Hello! I am currently making a dodgeball-parkour game, and I was just looking for some feedback on what I could improve about the lobby area and a few mechanics within the game. (It’s a 2+ player requirement for a round to start so don’t bother about that).
The concept is cool, but I think the execution needs some work. Here’s what I noticed while playing:
If you kill yourself (by falling into lava for example), you’ll be able to respawn without the enemy team gaining anything. I feel like players could exploit this by intentionally dying while they’re in danger.
On some of the larger maps, the balls are very hard to score knockouts with and aggravating to use at times. With the large open spaces you’re playing in combined with players’ high speed and jump height, it takes a lot of trading shots before someone gets knocked out. I also found that the balls started to get quite laggy when there was more than one player in the game, which makes these issues worse. There are many potential routes you could go to remedy this, but I wonder what it would be like if the balls didn’t have gravity so having to arc your throws properly wasn’t a factor.

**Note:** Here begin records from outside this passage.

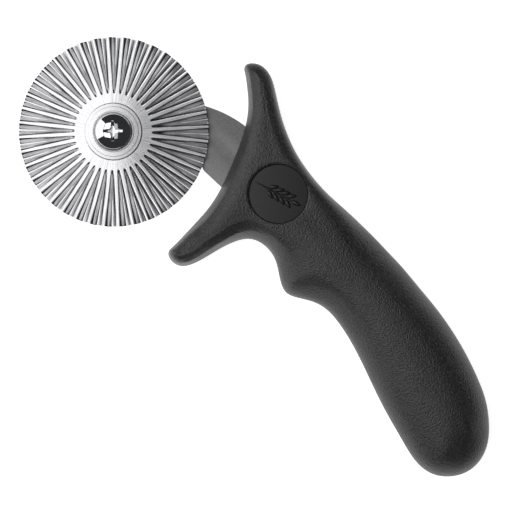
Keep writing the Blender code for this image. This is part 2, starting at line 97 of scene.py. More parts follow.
# Half sections as (inset from the outline, share of the half depth), from the mid-plane up
GUARD_SECTION = [(0.0, 0.0), (0.7, 0.5), (1.8, 0.84), (4.4, 0.99)]
STEEP_SECTION = [(0.0, 0.0), (0.3, 0.5), (1.3, 0.85), (4.2, 0.99)]
FRONT_SECTION = [(0.0, 0.0), (1.0, 0.5), (2.4, 0.82), (5.4, 0.985)]
GRIP_SECTION = [(0.0, 0.0), (1.1, 0.37), (4.2, 0.70), (8.8, 0.91)]
BELLY_FIRST_SHARE = 0.35  # share of the grip's section where the belly begins
BELLY_BLEND = (57.0, 20.0)  # start and run of the change to the grip's section on the belly
BACK_BLEND = (60.0, 30.0)  # the same on the back
GRIP_INNER = 0.98  # share of the half depth between the shoulder and the middle of the grip
GUARD_MIDDLE = 0.42  # place of the guard's middle line between its front and the grip
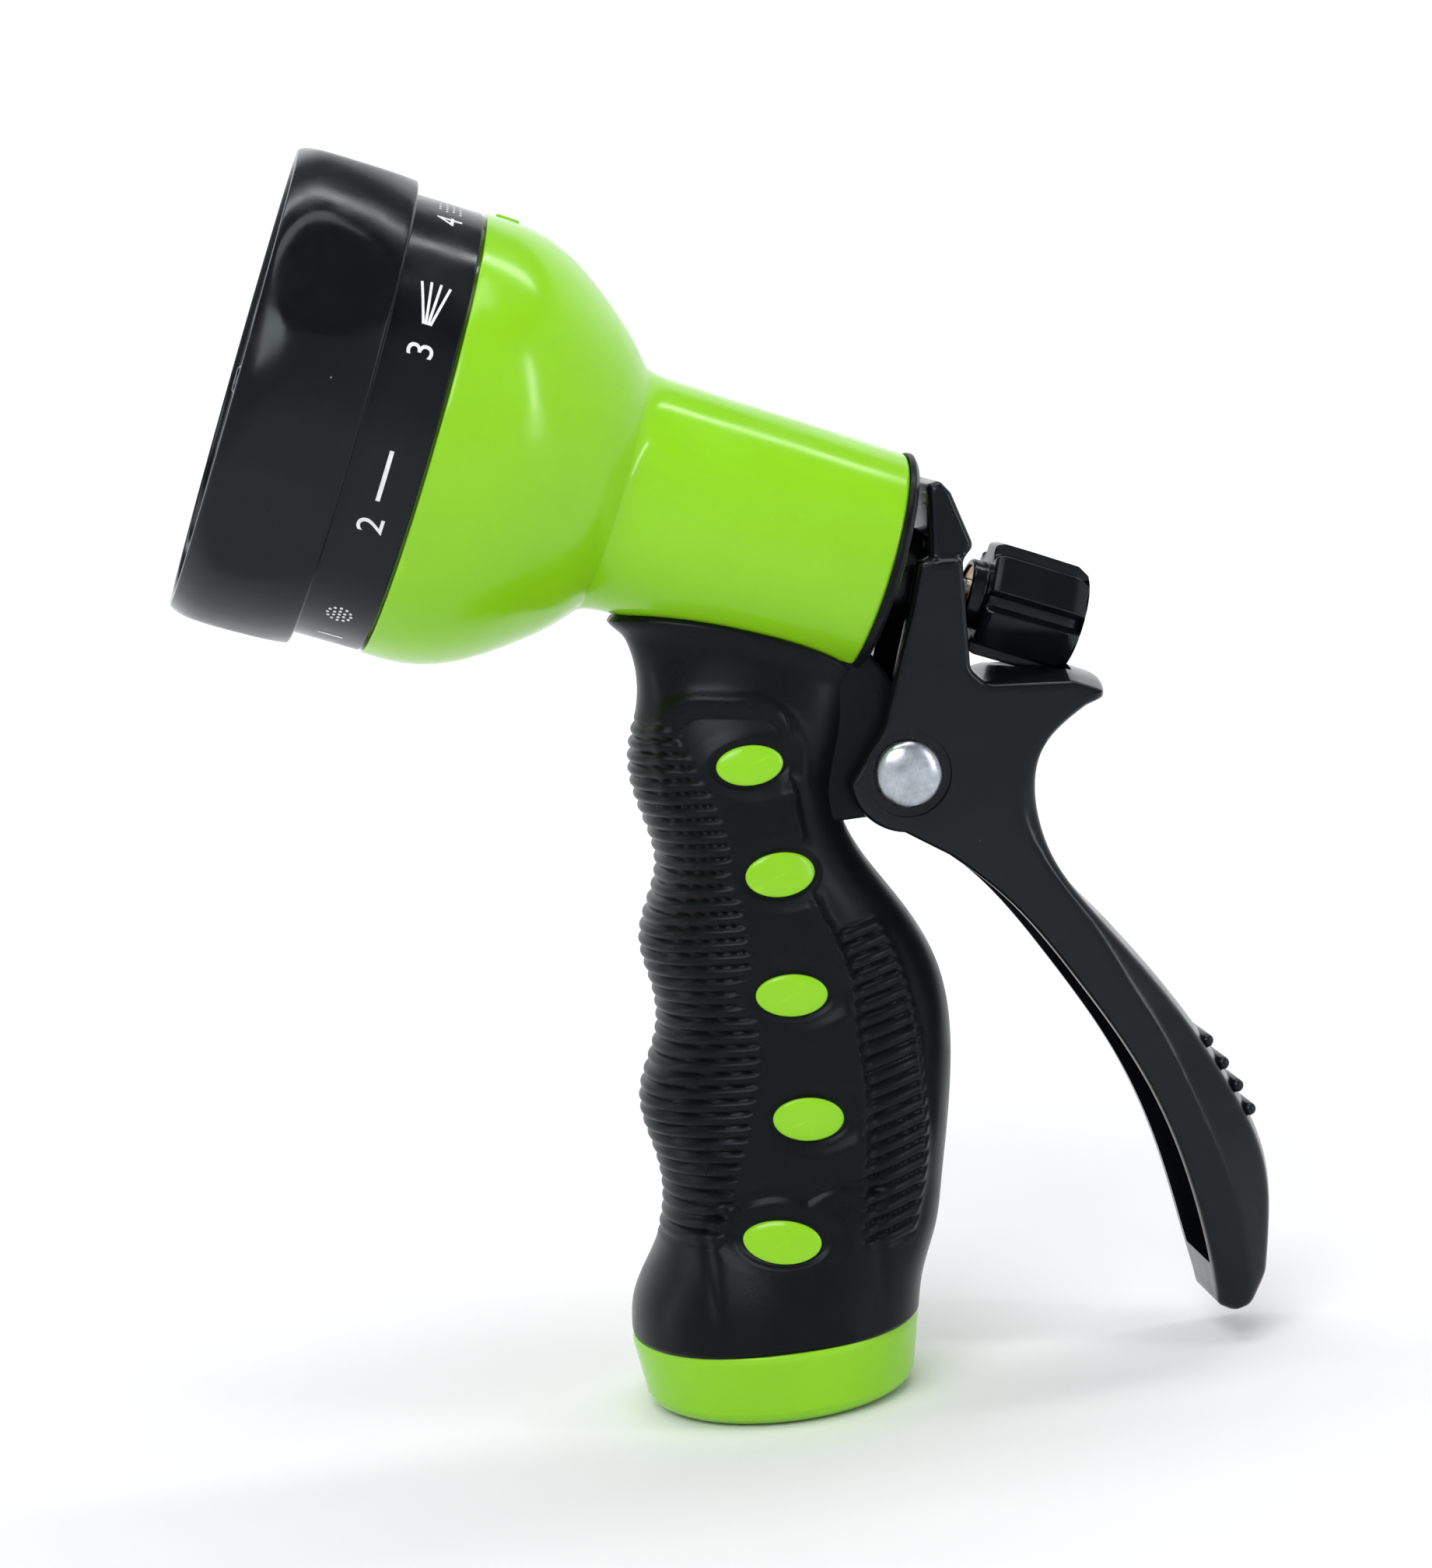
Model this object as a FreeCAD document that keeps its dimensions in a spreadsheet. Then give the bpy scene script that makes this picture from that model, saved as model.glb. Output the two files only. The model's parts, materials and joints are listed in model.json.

While I was playing with someone else, I got knocked out and he left immediately after winning. I got sent back to the lobby but the game still thought the match was in progress, so I would’ve had to rejoin to keep playing.
You can press backspace to drop the dodgeball tool.
Hello,
Thanks for your feedback. I have made the following changes:
The ball tool is no longer dropable.
If the player leaves, they cannot be set on a team - error is handled for.
Touching the lava will eliminate you.
The balls are slightly bigger.
However, I’m not quite sure what to do about the issue with the balls (besides make them bigger, which I have already done), and I don’t really understand your suggestion about the gravity. Can you provide any suggestions?
What I mean by taking away the balls’ gravity is making them move on a straight path wherever you throw them rather than falling to the ground in an arc. Again, this is only one idea you could experiment with; I think you might also want to try scaling the game down by decreasing the size of the maps (some of them at least) and the characters’ move speed and jump power. It’s all a matter of tweaking things until the game feels satisfying to play.